─── DATA PROVIDED ───

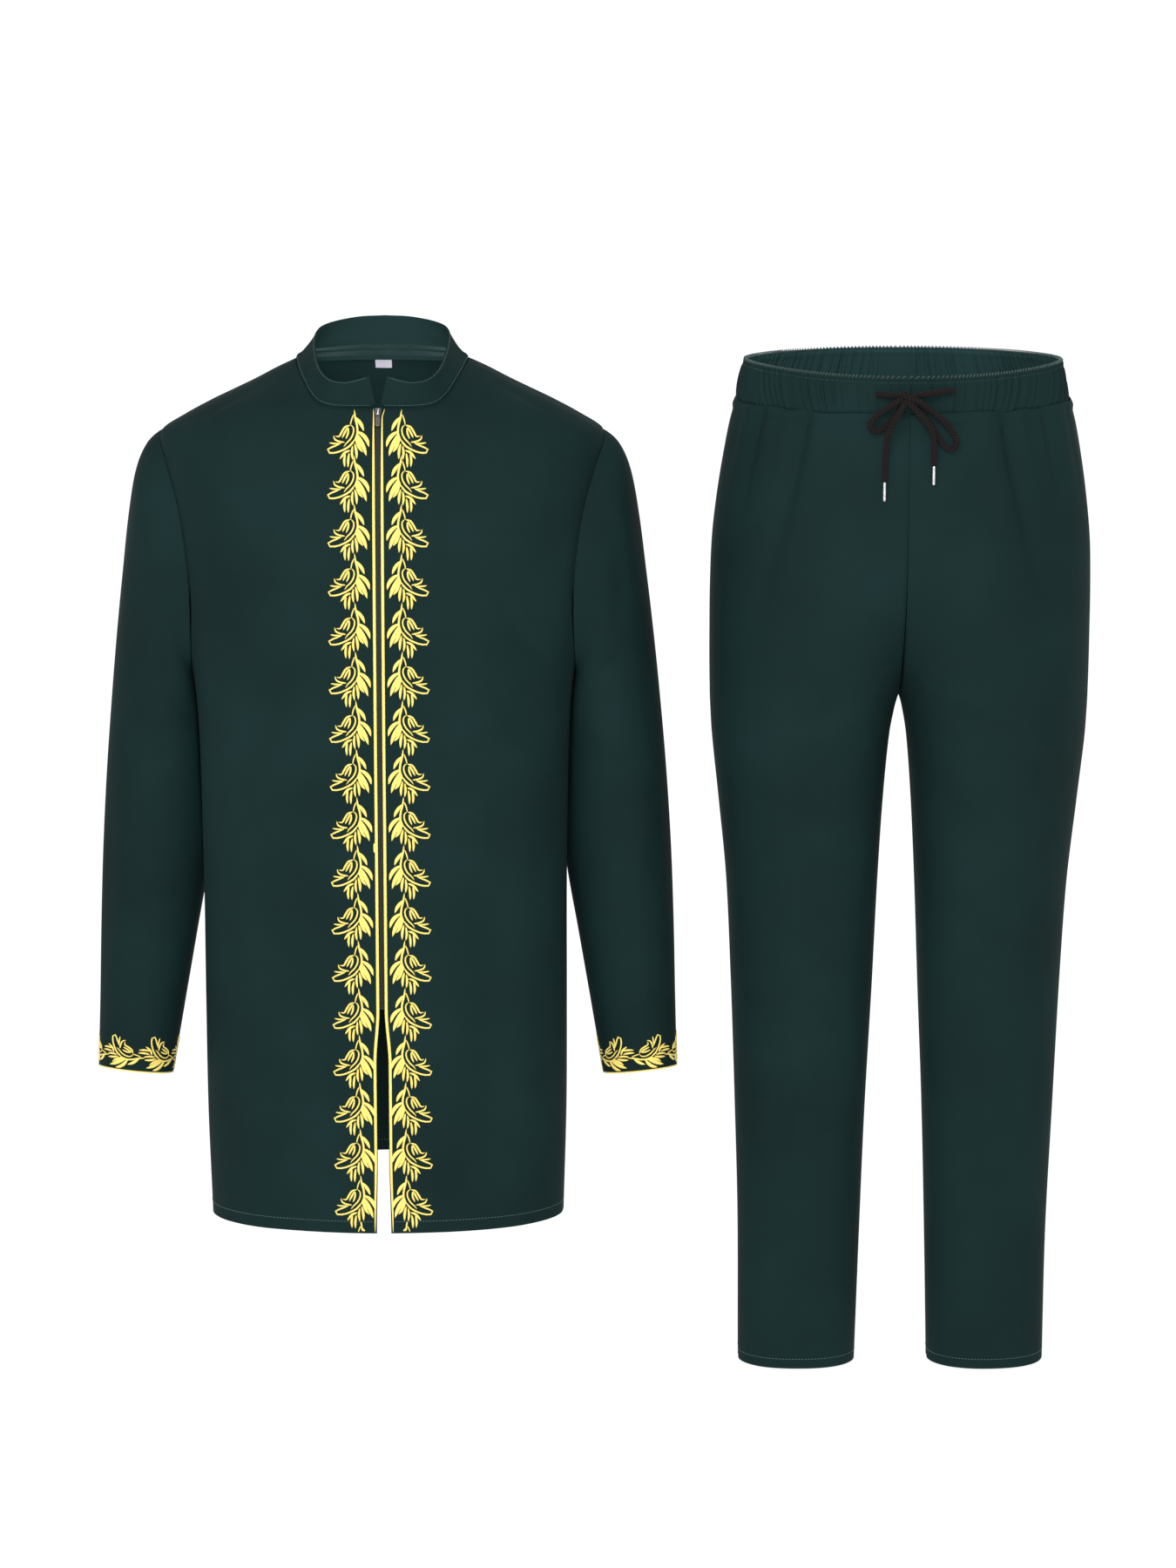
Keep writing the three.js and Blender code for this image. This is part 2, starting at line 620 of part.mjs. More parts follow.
const leg = columns(LEG, 'z', ['outer', 'inner', 'front', 'back', 'mid']);
const FRONT_STEPS = 15;
const BACK_STEPS = 12;

function legSection(z) {
  const [outer, inner] = [leg.outer(z), leg.inner(z)];
  return { centre: (outer + inner) / 2, half: (outer - inner) / 2 };
}

// Zero on the left leg's surface, less inside and more outside
function legField(x, y, z) {
  const { centre, half } = legSection(z);
  const ahead = y - leg.mid(z);
  const depth = ahead < 0 ? leg.front(z) : leg.back(z);
  return (Math.abs(x - centre) / half) ** ROUNDNESS + (Math.abs(ahead) / depth) ** ROUNDNESS - 1;
}

// A point of the left leg's surface by its turn from the side seam
function legPoint(z, turn, face) {
  const { centre, half } = legSection(z);
  const x = centre + half * power(Math.cos(turn), 2 / ROUNDNESS);
  const depth = face < 0 ? leg.front(z) : leg.back(z);
  return new THREE.Vector3(x, leg.mid(z) + face * depth * power(Math.sin(turn), 2 / ROUNDNESS), z);
}

// The turn at which a section reaches the centre seam, or half a turn below the crotch
function innerTurn(z) {
  const { centre, half } = legSection(z);
  const cut = centre - SEAM_GAP / 2;
  return cut >= half ? Math.PI : Math.acos(-((Math.max(cut, 0) / half) ** (ROUNDNESS / 2)));
}

const WAIST_SEAM = { front: -47.5, side: -41, back: -38 };
const WAIST_TOP = { front: -11.5, side: -1, back: 3 };
const WAIST_DIP_FALL = 120; // below the waist seam the legs' rows lose its dip over this height
const PLEATS_FADE_Z = -70; // the pleats keep their full depth down to here

// The height of a level line round the waist that dips in front; ahead is -1 in front and 1 behind
function waistZ(line, ahead) {
  return line.side + (ahead < 0 ? line.front - line.side : line.back - line.side) * ahead * ahead;
}

function pleatDepth(hand, face, turn, z) {
  return PLEATS.filter((pleat) => pleat.leg === hand && pleat.face === face).reduce((sum, pleat) => {
    const off = (turn - radians(pleat.turn)) / radians(pleat.width);
    const fade = 1 - THREE.MathUtils.smoothstep(-z, -PLEATS_FADE_Z, -PLEATS_FADE_Z + pleat.fall);
    return sum + pleat.depth * Math.exp(-off * off) * fade;
  }, 0);
}

function trouserPanel(hand, face) {
  const steps = face < 0 ? FRONT_STEPS : BACK_STEPS;
  const levels = LEG.slice(1).map(({ z }) => z);
  return clothWall(levels.length - 1, steps, (i, j) => {
    const level = levels[i];
    const fade = Math.max(0, 1 - (levels[0] - level) / WAIST_DIP_FALL) ** 2;
    const turn = innerTurn(level) * (j / steps);
    const ahead = face * Math.sin(Math.min(turn, Math.PI / 2));
    const z = level + (waistZ(WAIST_SEAM, ahead) - levels[0]) * fade;
    const point = legPoint(z, turn, face);
    if (j === steps && z > CROTCH_Z) point.x = SEAM_GAP / 2;
    const normal = fieldNormal(legField, point);
    point.addScaledVector(normal, -pleatDepth(hand, face, turn, z));
    point.y += (face * SEAM_GAP) / 2;
    point.x *= hand;
    normal.x *= hand;
    return { point, normal };
  });
}

// Waistband

const BAND_ROWS = 2;
const BAND = { seamHalf: 163.5, topHalf: 156, seamDepth: 97.5, topDepth: 94 };
const GATHER = { fullness: 1.9, edgeShare: 0.35, slant: 0.035, unevenness: 0.02 };

function bandPoint(angle, up) {
  const ahead = -Math.cos(angle);
  const half = mix(BAND.seamHalf, BAND.topHalf, up);
  const depth = mix(BAND.seamDepth, BAND.topDepth, up);
  const seam = waistZ(WAIST_SEAM, ahead) + 2 * SEAM_GAP;
  const top = waistZ(WAIST_TOP, ahead);
  return new THREE.Vector3(
    half * power(Math.sin(angle), 2 / ROUNDNESS), depth * power(ahead, 2 / ROUNDNESS), mix(seam, top, up),
  );
}

function waistband() {
  const steps = 4 * GATHERS;
  return clothWall(BAND_ROWS, steps, (i, j) => {
    const up = i / BAND_ROWS;
    const plain = (2 * Math.PI * j) / steps;
    const angle = plain + GATHER.unevenness * Math.sin(7 * plain) + GATHER.slant * up * Math.sin(plain);
    const point = bandPoint(angle, up);
    const h = 0.01;
    const round = bandPoint(angle + h, up).sub(bandPoint(angle - h, up));
    const rise = bandPoint(angle, 1).sub(bandPoint(angle, 0));
    const normal = round.cross(rise).normalize();
    if (normal.x * point.x + normal.y * point.y < 0) normal.negate();
    const swell = 0.75 + 0.25 * Math.sin(11 * plain + 1);
    const edge = i === 1 ? 1 : GATHER.edgeShare;
    const fold = GATHER.fullness * swell * edge * (0.5 + 0.5 * Math.cos((Math.PI / 2) * j));
    point.addScaledVector(normal, -1 + fold);
    return { point, normal };
  }, { closed: true });
}

// Drawstring

const CORD_SIDES = 8;

function cordTube(route) {
  const path = new THREE.CatmullRomCurve3(route.map(([x, y, z]) => new THREE.Vector3(x, y, z)));
  const section = new THREE.Shape();
  section.absarc(0, 0, CORD_RADIUS, 0, 2 * Math.PI);
  const steps = Math.max(4, Math.round(path.getLength() / 8));
  return new THREE.ExtrudeGeometry(section, {
    steps, curveSegments: CORD_SIDES, extrudePath: path, bevelEnabled: false,
  });
}

function cordKnot() {
  const { x, y, z, halfWidth, halfDepth, halfHeight } = BOW.knot;
  return new THREE.SphereGeometry(1, 14, 9).scale(halfWidth, halfDepth, halfHeight).translate(x, y, z);
}

// A metal tip pushed onto the end of a tail, in line with it
function agletOn(route) {
  const [x, y, z] = route[route.length - 1];
  const { radius, length } = AGLET;
  const geometry = new THREE.CylinderGeometry(radius, radius * 0.92, length, 12);
  return geometry.rotateX(Math.PI / 2).translate(x, y, z - SEAM_GAP - length / 2);
}

// Materials and the scene graph

const cloth = new THREE.MeshStandardMaterial({ color: 0x1f3534, roughness: 0.75, metalness: 0 });
const tape = new THREE.MeshStandardMaterial({ color: 0x16201f, roughness: 0.85, metalness: 0 });
const cordCloth = new THREE.MeshStandardMaterial({ color: 0x1c1616, roughness: 0.9, metalness: 0 });
const labelCloth = new THREE.MeshStandardMaterial({ color: 0xb9b4c4, roughness: 0.8, metalness: 0 });
const metal = new THREE.MeshStandardMaterial({ color: 0xc8cacc, roughness: 0.25, metalness: 1 });

function piece(group, name, geometry, material) {
  const mesh = new THREE.Mesh(geometry, material);
  mesh.name = name;
  group.add(mesh);
  return mesh;
}

const suit = new THREE.Group();

const kurta = new THREE.Group();
suit.add(kurta);
const HANDS = [['left', 1], ['right', -1]];
for (const [word, hand] of HANDS) {
  piece(kurta, `front_${word}`, frontPanel(hand), cloth);
  piece(kurta, `sleeve_${word}`, sleevePiece(hand), cloth);
  const [from, to] = [hand * TAPE.inner, hand * TAPE.outer];
  piece(kurta, `zip_tape_${word}`, zipStrip(from, to, TAPE_DEPTH, TAPE.thickness), tape);
}
piece(kurta, 'back', backPanel(), cloth);
piece(kurta, 'collar', collar(), cloth);
piece(kurta, 'size_label', sizeLabel(), labelCloth);
piece(kurta, 'zip_chain', zipStrip(-CHAIN_HALF, CHAIN_HALF, CHAIN_DEPTH, CHAIN_THICKNESS), tape);

// The slider lies on the chain near its top, tipped with the chest
const sliderSeat = torsoPoint(0, SLIDER_Z, -1);
const sliderMount = new THREE.Group();
sliderMount.position.copy(sliderSeat);
const chestNormal = torsoNormal(sliderSeat);
sliderMount.rotation.x = -Math.atan2(chestNormal.z, -chestNormal.y);
kurta.add(sliderMount);
const SLIDER_SEAT = 0.35; // the slider stands just off the chain and the front edges
const slider = piece(sliderMount, 'zip_slider', zipSlider(), metal);
slider.position.set(0, -SLIDER_SEAT, 0);
const tab = piece(sliderMount, 'zip_tab', zipTab(), metal);
tab.position.set(0, -SLIDER_SEAT - (SLIDER.depth + SLIDER.bridge) / 2, 0.2);

const trousers = new THREE.Group();
trousers.position.x = TROUSERS_X;
suit.add(trousers);
for (const [word, hand] of HANDS) {
  piece(trousers, `trouser_front_${word}`, trouserPanel(hand, -1), cloth);
  piece(trousers, `trouser_back_${word}`, trouserPanel(hand, 1), cloth);
  for (const strand of ['lead', 'loop', 'tail']) {
    piece(trousers, `cord_${strand}_${word}`, cordTube(BOW[`${strand}_${word}`]), cordCloth);
  }
  piece(trousers, `aglet_${word}`, agletOn(BOW[`tail_${word}`]), metal);
}
piece(trousers, 'waistband', waistband(), cloth);
piece(trousers, 'cord_knot', cordKnot(), cordCloth);

export default suit;
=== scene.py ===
"""The looks of a kurta suit: a long tunic with a stand collar, a front zip and gold embroidery, beside its
pull-on trousers with a gathered waist and a tied drawstring.

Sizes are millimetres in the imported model's own frame, and become metres when a mesh is made. The front faces
-Y, and left and right are the wearer's, so left is +X.
"""

import logging
import math
from collections.abc import Callable, Sequence
from dataclasses import dataclass, field
from enum import Enum

import bpy
import numpy as np
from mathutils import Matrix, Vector


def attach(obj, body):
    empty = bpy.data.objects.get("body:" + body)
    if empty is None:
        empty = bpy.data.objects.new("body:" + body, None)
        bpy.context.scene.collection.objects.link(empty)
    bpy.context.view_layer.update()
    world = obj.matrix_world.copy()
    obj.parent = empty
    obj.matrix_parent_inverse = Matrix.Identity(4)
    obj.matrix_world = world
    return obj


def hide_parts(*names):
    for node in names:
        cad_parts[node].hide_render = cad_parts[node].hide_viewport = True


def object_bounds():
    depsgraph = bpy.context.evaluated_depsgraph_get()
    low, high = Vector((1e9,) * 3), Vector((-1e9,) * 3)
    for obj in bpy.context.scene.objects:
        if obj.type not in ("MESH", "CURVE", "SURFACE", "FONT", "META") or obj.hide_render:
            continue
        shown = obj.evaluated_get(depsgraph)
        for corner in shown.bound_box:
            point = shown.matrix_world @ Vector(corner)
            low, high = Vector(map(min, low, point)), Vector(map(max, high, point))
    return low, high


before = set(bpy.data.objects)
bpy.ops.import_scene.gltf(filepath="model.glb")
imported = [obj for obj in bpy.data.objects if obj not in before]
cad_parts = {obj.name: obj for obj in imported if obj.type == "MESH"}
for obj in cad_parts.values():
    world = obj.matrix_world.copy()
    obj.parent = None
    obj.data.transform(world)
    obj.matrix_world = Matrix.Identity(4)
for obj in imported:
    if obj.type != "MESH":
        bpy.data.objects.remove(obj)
cad_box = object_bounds()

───

> EXERCISE
Copy out precisely the lines from the line with "const trousers = new THREE.Group();" to the line with "return low, high" in the material above, including those two lines and omitting all the rest.

> WRITTEN ANSWER
const trousers = new THREE.Group();
trousers.position.x = TROUSERS_X;
suit.add(trousers);
for (const [word, hand] of HANDS) {
  piece(trousers, `trouser_front_${word}`, trouserPanel(hand, -1), cloth);
  piece(trousers, `trouser_back_${word}`, trouserPanel(hand, 1), cloth);
  for (const strand of ['lead', 'loop', 'tail']) {
    piece(trousers, `cord_${strand}_${word}`, cordTube(BOW[`${strand}_${word}`]), cordCloth);
  }
  piece(trousers, `aglet_${word}`, agletOn(BOW[`tail_${word}`]), metal);
}
piece(trousers, 'waistband', waistband(), cloth);
piece(trousers, 'cord_knot', cordKnot(), cordCloth);

export default suit;
=== scene.py ===
"""The looks of a kurta suit: a long tunic with a stand collar, a front zip and gold embroidery, beside its
pull-on trousers with a gathered waist and a tied drawstring.

Sizes are millimetres in the imported model's own frame, and become metres when a mesh is made. The front faces
-Y, and left and right are the wearer's, so left is +X.
"""

import logging
import math
from collections.abc import Callable, Sequence
from dataclasses import dataclass, field
from enum import Enum

import bpy
import numpy as np
from mathutils import Matrix, Vector


def attach(obj, body):
    empty = bpy.data.objects.get("body:" + body)
    if empty is None:
        empty = bpy.data.objects.new("body:" + body, None)
        bpy.context.scene.collection.objects.link(empty)
    bpy.context.view_layer.update()
    world = obj.matrix_world.copy()
    obj.parent = empty
    obj.matrix_parent_inverse = Matrix.Identity(4)
    obj.matrix_world = world
    return obj


def hide_parts(*names):
    for node in names:
        cad_parts[node].hide_render = cad_parts[node].hide_viewport = True


def object_bounds():
    depsgraph = bpy.context.evaluated_depsgraph_get()
    low, high = Vector((1e9,) * 3), Vector((-1e9,) * 3)
    for obj in bpy.context.scene.objects:
        if obj.type not in ("MESH", "CURVE", "SURFACE", "FONT", "META") or obj.hide_render:
            continue
        shown = obj.evaluated_get(depsgraph)
        for corner in shown.bound_box:
            point = shown.matrix_world @ Vector(corner)
            low, high = Vector(map(min, low, point)), Vector(map(max, high, point))
    return low, high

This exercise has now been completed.